Jim Anderson said...

Among the anti-nullifiers, one can detect a certain anti-populist sentiment that, as William Dwyer argues, would place jury trials in jeopardy.

Regarding the history of juries, I got into a fairly passionate argument this past weekend with someone who framed the debate solely in terms of "equal protection of the law." The potential for, say, racist-based nullification seemed to outweigh any vision of the jury as a check on tyranny.

James Hanley said...

"The potential for, say, racist-based nullification seemed to outweigh any vision of the jury as a check on tyranny."

There is that, for sure. Of course any popular check on tyranny requires that the public itself not be tyrannically inclined. If they are, I'm not sure any institutions, even constitutional ones, but especially popular ones, are going to do much good.

Jim Anderson said...

The difference between this and other institutions: the jury answers to no one, at least when it comes to an acquittal. It's the check-without-a-check.

I'd argue for nullification from a slightly different starting point: if civil disobedience is justified, whether on social contract grounds or by appeals to "higher law," nullification is similarly justified. (Civil disobedience has similar risks of being used "poorly," yet intuitively people think of it in positive terms.)

Anonymous said...

In response to James who said: I would argue that nullification is inextricably a part of the whole history of juries.

Yeah. Well just because it's part of the history of juries doesn't mean it has a legitimate place today.I think in the earlier part of our history, it had more relevance since democracy and our judicial system were in early development. I would guess (although I'm not sure on this one) that there was a different set of reasons which necessitated the need for nullifications. I think it's probably less so today.

emeraldcat said...

With what you said about a "check without a check", would you say that this violates the separation of powers/idea of democracy, giving these people power over the laws that they're not supposed to/not licensed to have? How would you refute?

Jim Anderson said...

To say jurors are entirely without check is not the last word. If they let a truly dangerous or wicked criminal go free, they have to live not only with their consciences, but in their community--knowing that a criminal is loose, and that their friends and neighbors might blame them for the miscarriage of justice.

Anonymous said...

Hi Jim,

Richard St. John states: “Proponents of jury nullification have convincingly argued that nullifying juries make law.” He agrees with these proponents, then proceeds to argue why it is unjust; mainly that it is an undemocratic way to make law. But, juries do not make law. This is a strawman argument.

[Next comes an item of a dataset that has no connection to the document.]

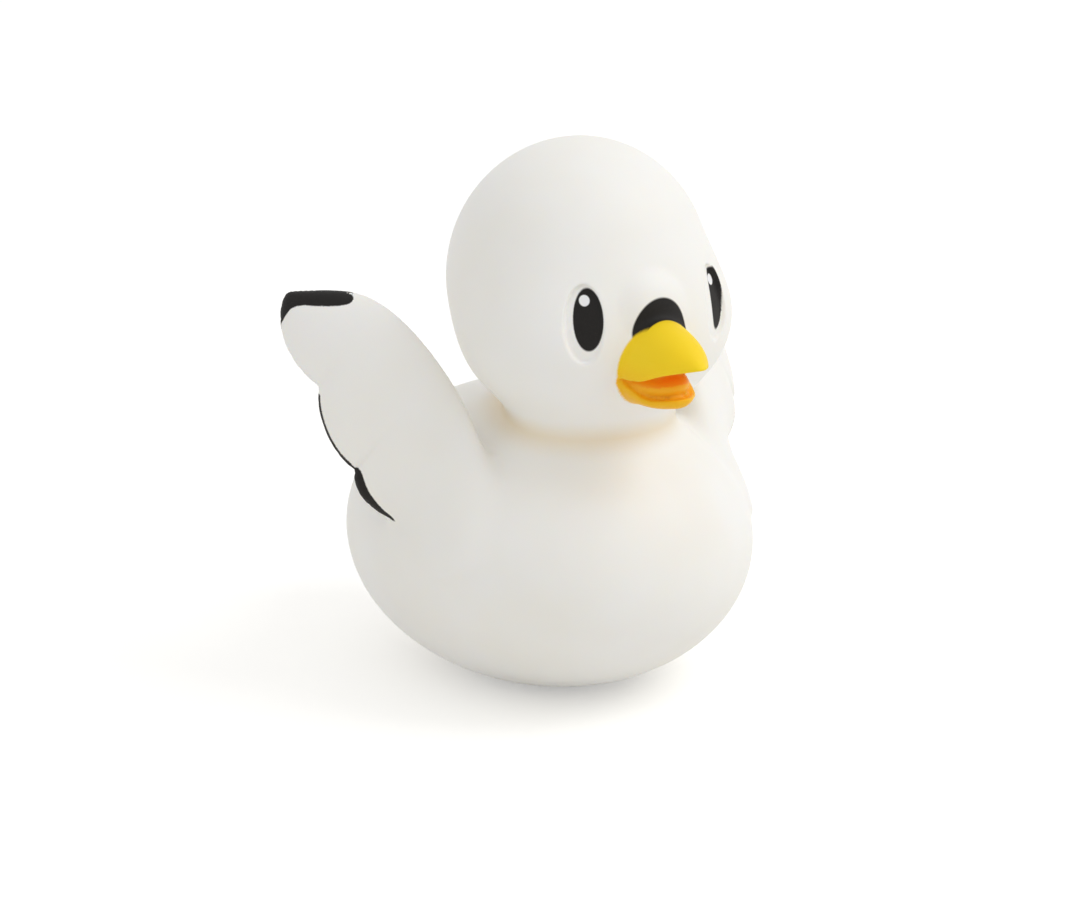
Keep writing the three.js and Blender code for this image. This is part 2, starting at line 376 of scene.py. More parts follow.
def edge_points(points, shares):
    """Points on a centripetal curve through the given ones, at shares from 0 to 1."""
    points = np.array(points, float) + torso_centre + (TORSO["half"][0], 0, 0)
    ends = [2 * points[0] - points[1], 2 * points[-1] - points[-2]]
    padded = np.vstack([ends[0], points, ends[1]])
    place = np.clip(shares, 0, 1) * (len(points) - 1)
    first = np.minimum(place.astype(int), len(points) - 2)
    rest = (place - first)[:, None]
    a, b, c, d = (padded[first + i] for i in range(4))
    before, span, after = (
        np.sqrt(np.linalg.norm(q - p, axis=1))[:, None] for p, q in ((a, b), (b, c), (c, d)))
    leave = ((b - a) / before - (c - a) / (before + span) + (c - b) / span) * span
    arrive = ((c - b) / span - (d - b) / (span + after) + (d - c) / after) * span
    square, cube = rest**2, rest**3
    return (b + leave * rest + (3 * (c - b) - 2 * leave - arrive) * square
            + (leave + arrive - 2 * (c - b)) * cube)


def lobe_place(shares):
    """How far along its own feather lobe each share is, from 0 at the body's side to 1."""
    stops = np.array([0, *WING_NOTCHES, 1])
    lobe = np.clip(np.searchsorted(stops, shares, side="right") - 1, 0, 2)
    return (shares - stops[lobe]) / (stops[lobe + 1] - stops[lobe]), lobe


def unit(vectors):
    return vectors / np.linalg.norm(vectors, axis=1)[:, None]


def wing_surface(shares, angles):
    """Points on the left wing. Angle 0 is the rear edge, half a turn is the front edge."""
    step = 1e-4  # as a share of the wing's length, to find which way the edges run
    front, rear = edge_points(WING_FRONT, shares), edge_points(WING_REAR, shares)
    low, high = np.clip(shares - step, 0, 1), np.clip(shares + step, 0, 1)
    run = unit(edge_points(WING_FRONT, high) - edge_points(WING_FRONT, low))
    run += unit(edge_points(WING_REAR, high) - edge_points(WING_REAR, low))
    chord = unit(rear - front)
    face = unit(np.cross(unit(run), chord))
    along_lobe, lobe = lobe_place(shares)
    swell = np.sqrt(np.maximum(np.sin(np.pi * along_lobe ** LOBE["lean"]), 0))
    rear = rear + chord * (LOBE["bulge"] * swell)[:, None]
    past = np.clip((shares - 1 + WING_TIP_LENGTH) / WING_TIP_LENGTH, 0, 1)
    close = np.sqrt(1 - past * past)
    flare = 1 + WING_THICKNESS["flare"] * np.exp(-(shares / WING_THICKNESS["flare_length"]) ** 2)
    thick = WING_THICKNESS["root"] * (1 - shares) + WING_THICKNESS["tip"] * shares
    half = np.linalg.norm(rear - front, axis=1) / 2
    across = np.cos(angles) * half * close
    depth = np.sin(angles) * (1 - WING_FULLNESS * np.cos(angles)) * thick * flare * close / 2
    over = np.where(lobe > 0, np.exp(-along_lobe / FEATHER_FADE), 0)
    over -= np.where(lobe < 2, np.exp((along_lobe - 1) / FEATHER_FADE), 0)
    depth -= FEATHER_STEP * over * np.clip(np.cos(angles), 0, 1)
    return (front + rear) / 2 + chord * across[:, None] + face * depth[:, None]

print("wing tip at", wing_surface(np.array([1.0]), np.array([0.0])).round(1)[0])

# %% [markdown]
# ## The bill
#
# The bill stands open. Its upper half is a roof that runs from the face to a blunt hooked tip, and
# its lower half is a shallow spoon below it. Cut across, each half lies between an outer oval and
# the mouth's own flatter arch, and the lips are where the two meet. A mould can't reach far in, so
# the mouth is a shallow pocket: a core fills it up to a little behind the lips. All three are given
# as distances, like the skin, so that they can melt into the face and keep soft round lips.

# %% Bill sizes
# Each row runs from the root, buried in the face, to the tip. Heights are over the cheeks' middle.
# The crest is the outer ridge above or the keel below, and the arch is the mouth's own roof or floor.
BILL_BURIED = 6.8
BILL_UPPER = {
    "reach": 12.1, "width": (6.8, 6.8, 6.1, 4.2, 0.8), "crest": (4.5, 4.3, 3.7, 2.0, -1.2),
    "lips": (-4.8, -4.9, -4.8, -3.0, -1.8), "arch": (1.6, 1.2, 0.8, 0.4, 0.1),
}
BILL_LOWER = {
    "reach": 7.0, "width": (6.0, 6.1, 5.7, 4.6, 1.9), "crest": (-10.2, -10.3, -10.1, -9.6, -8.9),
    "lips": (-5.1, -5.2, -6.4, -7.6, -7.3), "arch": (-1.6, -1.4, -0.9, -0.4, 0.0),
}
CORE = {"half": (5.2, 8.2, 2.6), "forward": 14.7, "rise": -6.2}
core_centre = cheeks_centre + (0, -CORE["forward"], CORE["rise"])
BILL_MESH = {"around": 72, "along": 64}
LIP_ROUND, TIP_ROUND, CORNER_FILLET = 0.55, 1.6, 0.9
LEAST_SLOPE = 0.3  # a distance that grows more slowly than this is taken to grow at this rate


def along(stops, shares):
    """A smooth curve through evenly spread stops."""
    stops = np.array(stops, float)
    place = np.clip(shares, 0, 1) * (len(stops) - 1)
    first = np.minimum(place.astype(int), len(stops) - 2)
    rest = place - first
    a, b, c, d = (stops[np.clip(first + i, 0, len(stops) - 1)] for i in (-1, 0, 1, 2))
    leave, arrive = (c - a) / 2, (d - b) / 2
    return (b + leave * rest + (3 * (c - b) - 2 * leave - arrive) * rest**2
            + (leave + arrive - 2 * (c - b)) * rest**3)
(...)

The best a jury can do is to refuse to convict a defendant for transgressing a law. When this happens often enough, with enough juries, the law is rejected by the people. Thus, a given jury can only acquit a defendant, many juries together can only reject a law; neither can “make law” from the jury box. Strawman.

It generally takes many juries refusing to convict before a law is nullified. The aggregated composition of all these juries will “reflect an adequate demographic sample of the community,” provided the jurors are selected at random from the community.

St. John also argues that the jury has minoritarian voting rules which undermine democratic rule. The implication is that democratic rule is our highest standard. But democratic rule is, as Ben Franklin said, “two wolves and a sheep voting on what to have for lunch.” Minoritarian voting rules protect the sheep from the wolves when the other checks on government fail. That jury nullification is patently undemocratic is a very good thing for us sheep.

Jim Anderson said...

anonymous,

Good points all. It's been a while since I read St. John's article; I wonder how fair he is to "proponents of jury nullification [who] have convincingly argued that nullifying juries make law." Unmaking law, even in the piecemeal fashion you describe, seems very different, both in practice and in principle, from making law.